>> BEGIN
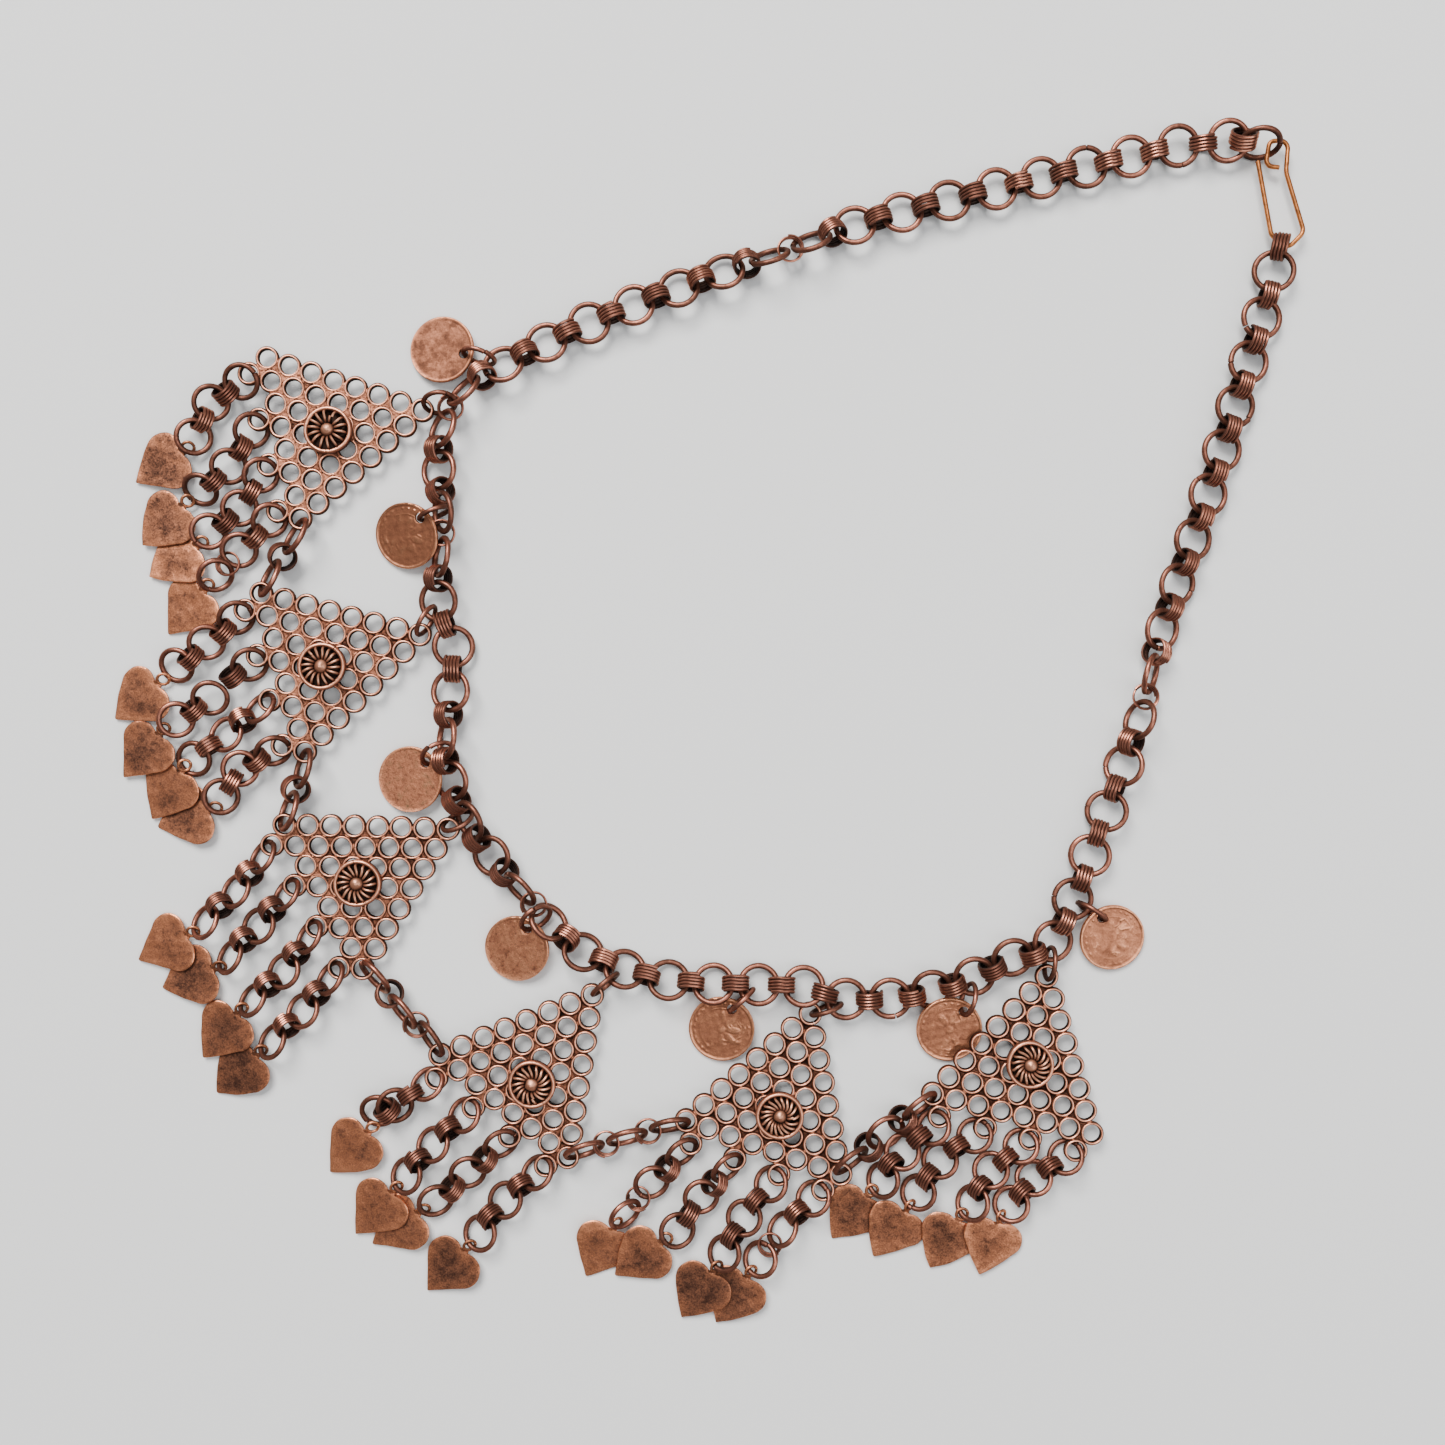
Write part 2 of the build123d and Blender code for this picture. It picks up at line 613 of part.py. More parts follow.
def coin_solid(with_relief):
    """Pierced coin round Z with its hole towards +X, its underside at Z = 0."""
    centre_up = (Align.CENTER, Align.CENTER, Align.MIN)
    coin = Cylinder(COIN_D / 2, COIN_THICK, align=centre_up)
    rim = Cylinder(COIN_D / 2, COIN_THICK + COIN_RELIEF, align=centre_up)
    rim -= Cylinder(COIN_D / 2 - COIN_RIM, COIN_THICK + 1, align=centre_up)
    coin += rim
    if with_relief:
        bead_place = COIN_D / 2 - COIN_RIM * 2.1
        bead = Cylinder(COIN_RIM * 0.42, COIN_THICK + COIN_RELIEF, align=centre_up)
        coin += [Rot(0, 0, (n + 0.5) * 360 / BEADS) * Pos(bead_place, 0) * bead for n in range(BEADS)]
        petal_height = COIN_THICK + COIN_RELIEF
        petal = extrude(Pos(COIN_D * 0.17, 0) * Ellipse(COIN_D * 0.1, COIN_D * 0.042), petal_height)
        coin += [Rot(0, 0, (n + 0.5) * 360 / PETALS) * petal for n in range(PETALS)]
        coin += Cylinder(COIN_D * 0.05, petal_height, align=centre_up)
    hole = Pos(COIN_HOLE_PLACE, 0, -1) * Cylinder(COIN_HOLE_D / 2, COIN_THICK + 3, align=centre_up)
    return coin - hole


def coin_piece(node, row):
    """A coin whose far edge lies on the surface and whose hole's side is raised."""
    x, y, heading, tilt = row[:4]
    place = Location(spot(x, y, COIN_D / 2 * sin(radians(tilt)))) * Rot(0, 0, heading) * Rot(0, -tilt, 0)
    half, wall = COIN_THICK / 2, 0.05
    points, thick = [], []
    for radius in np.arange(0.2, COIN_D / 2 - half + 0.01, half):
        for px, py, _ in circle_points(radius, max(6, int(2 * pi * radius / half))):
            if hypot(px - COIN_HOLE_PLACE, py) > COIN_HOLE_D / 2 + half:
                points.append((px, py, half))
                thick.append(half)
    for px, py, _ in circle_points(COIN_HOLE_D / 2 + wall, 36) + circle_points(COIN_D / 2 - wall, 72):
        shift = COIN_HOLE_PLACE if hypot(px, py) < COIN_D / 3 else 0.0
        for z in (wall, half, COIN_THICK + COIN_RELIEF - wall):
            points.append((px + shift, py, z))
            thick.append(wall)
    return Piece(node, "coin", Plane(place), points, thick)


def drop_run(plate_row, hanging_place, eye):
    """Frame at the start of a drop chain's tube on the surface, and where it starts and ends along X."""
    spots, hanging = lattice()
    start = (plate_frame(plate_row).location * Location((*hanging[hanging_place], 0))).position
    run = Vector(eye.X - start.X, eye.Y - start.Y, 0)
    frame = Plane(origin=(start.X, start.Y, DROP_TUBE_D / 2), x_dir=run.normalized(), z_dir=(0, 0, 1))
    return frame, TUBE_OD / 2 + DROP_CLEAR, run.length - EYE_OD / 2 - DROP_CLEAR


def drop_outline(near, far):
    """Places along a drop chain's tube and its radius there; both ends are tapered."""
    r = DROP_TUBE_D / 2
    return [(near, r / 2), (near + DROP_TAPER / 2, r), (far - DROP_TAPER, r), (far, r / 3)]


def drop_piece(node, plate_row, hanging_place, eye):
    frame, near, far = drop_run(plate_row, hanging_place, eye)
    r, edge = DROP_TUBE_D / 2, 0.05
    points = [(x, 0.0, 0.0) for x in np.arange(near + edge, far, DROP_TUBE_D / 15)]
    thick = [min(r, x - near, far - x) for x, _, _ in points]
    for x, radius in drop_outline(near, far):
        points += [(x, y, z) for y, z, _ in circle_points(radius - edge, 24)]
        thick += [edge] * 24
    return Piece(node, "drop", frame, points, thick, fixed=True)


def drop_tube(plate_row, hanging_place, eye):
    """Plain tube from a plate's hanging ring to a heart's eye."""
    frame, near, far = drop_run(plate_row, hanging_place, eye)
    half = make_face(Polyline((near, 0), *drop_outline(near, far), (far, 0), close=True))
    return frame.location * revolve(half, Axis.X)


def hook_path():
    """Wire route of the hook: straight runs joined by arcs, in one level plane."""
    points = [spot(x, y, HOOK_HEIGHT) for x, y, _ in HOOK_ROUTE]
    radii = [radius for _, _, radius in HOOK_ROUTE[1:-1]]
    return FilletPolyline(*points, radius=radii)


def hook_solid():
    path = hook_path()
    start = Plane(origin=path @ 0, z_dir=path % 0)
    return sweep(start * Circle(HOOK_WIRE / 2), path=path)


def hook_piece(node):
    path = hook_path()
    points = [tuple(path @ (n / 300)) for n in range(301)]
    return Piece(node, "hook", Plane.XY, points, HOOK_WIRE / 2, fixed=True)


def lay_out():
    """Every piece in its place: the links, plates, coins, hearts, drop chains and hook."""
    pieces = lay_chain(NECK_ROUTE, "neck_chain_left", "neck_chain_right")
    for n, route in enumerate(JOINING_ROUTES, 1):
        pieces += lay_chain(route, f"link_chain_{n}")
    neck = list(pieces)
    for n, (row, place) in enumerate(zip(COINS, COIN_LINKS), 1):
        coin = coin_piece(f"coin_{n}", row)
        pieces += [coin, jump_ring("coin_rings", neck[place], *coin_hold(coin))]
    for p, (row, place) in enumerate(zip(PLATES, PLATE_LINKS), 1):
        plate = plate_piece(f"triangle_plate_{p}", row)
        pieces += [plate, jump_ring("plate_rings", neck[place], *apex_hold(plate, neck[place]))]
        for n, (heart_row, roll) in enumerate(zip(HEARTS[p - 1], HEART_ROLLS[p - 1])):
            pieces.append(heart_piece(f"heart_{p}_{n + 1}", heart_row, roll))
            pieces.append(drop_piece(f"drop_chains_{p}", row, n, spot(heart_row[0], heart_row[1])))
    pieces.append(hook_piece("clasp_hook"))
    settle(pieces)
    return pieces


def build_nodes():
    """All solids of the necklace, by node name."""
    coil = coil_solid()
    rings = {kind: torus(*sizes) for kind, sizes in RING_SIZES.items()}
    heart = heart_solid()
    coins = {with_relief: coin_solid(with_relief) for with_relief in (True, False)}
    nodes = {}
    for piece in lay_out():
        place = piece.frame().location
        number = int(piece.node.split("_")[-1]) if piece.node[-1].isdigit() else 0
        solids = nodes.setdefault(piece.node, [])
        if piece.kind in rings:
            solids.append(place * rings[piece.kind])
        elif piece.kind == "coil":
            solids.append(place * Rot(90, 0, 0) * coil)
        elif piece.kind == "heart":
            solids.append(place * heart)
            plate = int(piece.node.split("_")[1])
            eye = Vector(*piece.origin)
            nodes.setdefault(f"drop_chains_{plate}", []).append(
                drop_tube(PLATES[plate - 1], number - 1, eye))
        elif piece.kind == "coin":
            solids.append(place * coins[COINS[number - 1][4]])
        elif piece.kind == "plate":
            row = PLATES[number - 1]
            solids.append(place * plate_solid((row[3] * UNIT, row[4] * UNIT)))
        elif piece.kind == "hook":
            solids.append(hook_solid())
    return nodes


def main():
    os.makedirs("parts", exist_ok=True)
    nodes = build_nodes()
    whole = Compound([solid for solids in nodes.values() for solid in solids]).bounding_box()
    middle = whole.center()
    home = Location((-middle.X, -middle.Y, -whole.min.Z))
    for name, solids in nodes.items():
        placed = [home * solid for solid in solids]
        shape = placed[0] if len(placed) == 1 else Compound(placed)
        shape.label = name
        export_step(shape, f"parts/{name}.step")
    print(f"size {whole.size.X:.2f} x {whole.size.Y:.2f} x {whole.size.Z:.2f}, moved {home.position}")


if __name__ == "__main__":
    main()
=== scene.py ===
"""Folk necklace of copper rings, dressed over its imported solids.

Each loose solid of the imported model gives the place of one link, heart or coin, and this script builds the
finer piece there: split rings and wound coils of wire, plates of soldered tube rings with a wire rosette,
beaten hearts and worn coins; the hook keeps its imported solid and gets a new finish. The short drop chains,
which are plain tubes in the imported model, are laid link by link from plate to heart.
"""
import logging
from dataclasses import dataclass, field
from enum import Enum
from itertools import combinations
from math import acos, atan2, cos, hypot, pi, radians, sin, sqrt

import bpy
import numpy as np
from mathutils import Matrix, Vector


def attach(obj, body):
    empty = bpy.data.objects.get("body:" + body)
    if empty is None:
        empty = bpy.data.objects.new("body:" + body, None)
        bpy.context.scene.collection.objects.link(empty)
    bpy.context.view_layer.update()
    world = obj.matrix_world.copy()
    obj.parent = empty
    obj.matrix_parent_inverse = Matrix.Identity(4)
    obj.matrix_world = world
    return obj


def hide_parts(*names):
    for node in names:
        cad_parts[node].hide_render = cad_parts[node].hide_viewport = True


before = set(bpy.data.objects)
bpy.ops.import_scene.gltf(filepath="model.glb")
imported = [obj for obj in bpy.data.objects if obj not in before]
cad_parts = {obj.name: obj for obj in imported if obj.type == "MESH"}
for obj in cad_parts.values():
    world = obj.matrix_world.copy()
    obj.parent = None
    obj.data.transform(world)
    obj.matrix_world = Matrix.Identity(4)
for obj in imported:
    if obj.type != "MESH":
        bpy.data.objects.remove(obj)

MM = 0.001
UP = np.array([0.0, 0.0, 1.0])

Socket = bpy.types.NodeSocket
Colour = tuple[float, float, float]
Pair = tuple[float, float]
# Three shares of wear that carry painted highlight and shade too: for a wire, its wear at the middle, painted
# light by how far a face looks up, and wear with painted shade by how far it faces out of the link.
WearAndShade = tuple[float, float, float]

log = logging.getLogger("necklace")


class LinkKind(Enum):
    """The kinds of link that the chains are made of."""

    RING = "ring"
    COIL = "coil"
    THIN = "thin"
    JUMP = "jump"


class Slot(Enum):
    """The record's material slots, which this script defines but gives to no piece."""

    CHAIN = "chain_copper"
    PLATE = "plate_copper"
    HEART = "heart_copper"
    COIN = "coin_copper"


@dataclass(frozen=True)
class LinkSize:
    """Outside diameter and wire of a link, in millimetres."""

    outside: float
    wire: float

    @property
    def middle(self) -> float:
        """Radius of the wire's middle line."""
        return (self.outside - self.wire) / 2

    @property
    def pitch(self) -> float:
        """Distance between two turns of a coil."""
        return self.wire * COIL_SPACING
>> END
◆ **Required work**: In the listing above, find the line with "shape = placed[0]" and the line with "for node in", then print exactly those two lines and every line between them, and nothing more.

◆ **Response below**:
        shape = placed[0] if len(placed) == 1 else Compound(placed)
        shape.label = name
        export_step(shape, f"parts/{name}.step")
    print(f"size {whole.size.X:.2f} x {whole.size.Y:.2f} x {whole.size.Z:.2f}, moved {home.position}")


if __name__ == "__main__":
    main()
=== scene.py ===
"""Folk necklace of copper rings, dressed over its imported solids.

Each loose solid of the imported model gives the place of one link, heart or coin, and this script builds the
finer piece there: split rings and wound coils of wire, plates of soldered tube rings with a wire rosette,
beaten hearts and worn coins; the hook keeps its imported solid and gets a new finish. The short drop chains,
which are plain tubes in the imported model, are laid link by link from plate to heart.
"""
import logging
from dataclasses import dataclass, field
from enum import Enum
from itertools import combinations
from math import acos, atan2, cos, hypot, pi, radians, sin, sqrt

import bpy
import numpy as np
from mathutils import Matrix, Vector


def attach(obj, body):
    empty = bpy.data.objects.get("body:" + body)
    if empty is None:
        empty = bpy.data.objects.new("body:" + body, None)
        bpy.context.scene.collection.objects.link(empty)
    bpy.context.view_layer.update()
    world = obj.matrix_world.copy()
    obj.parent = empty
    obj.matrix_parent_inverse = Matrix.Identity(4)
    obj.matrix_world = world
    return obj


def hide_parts(*names):
    for node in names:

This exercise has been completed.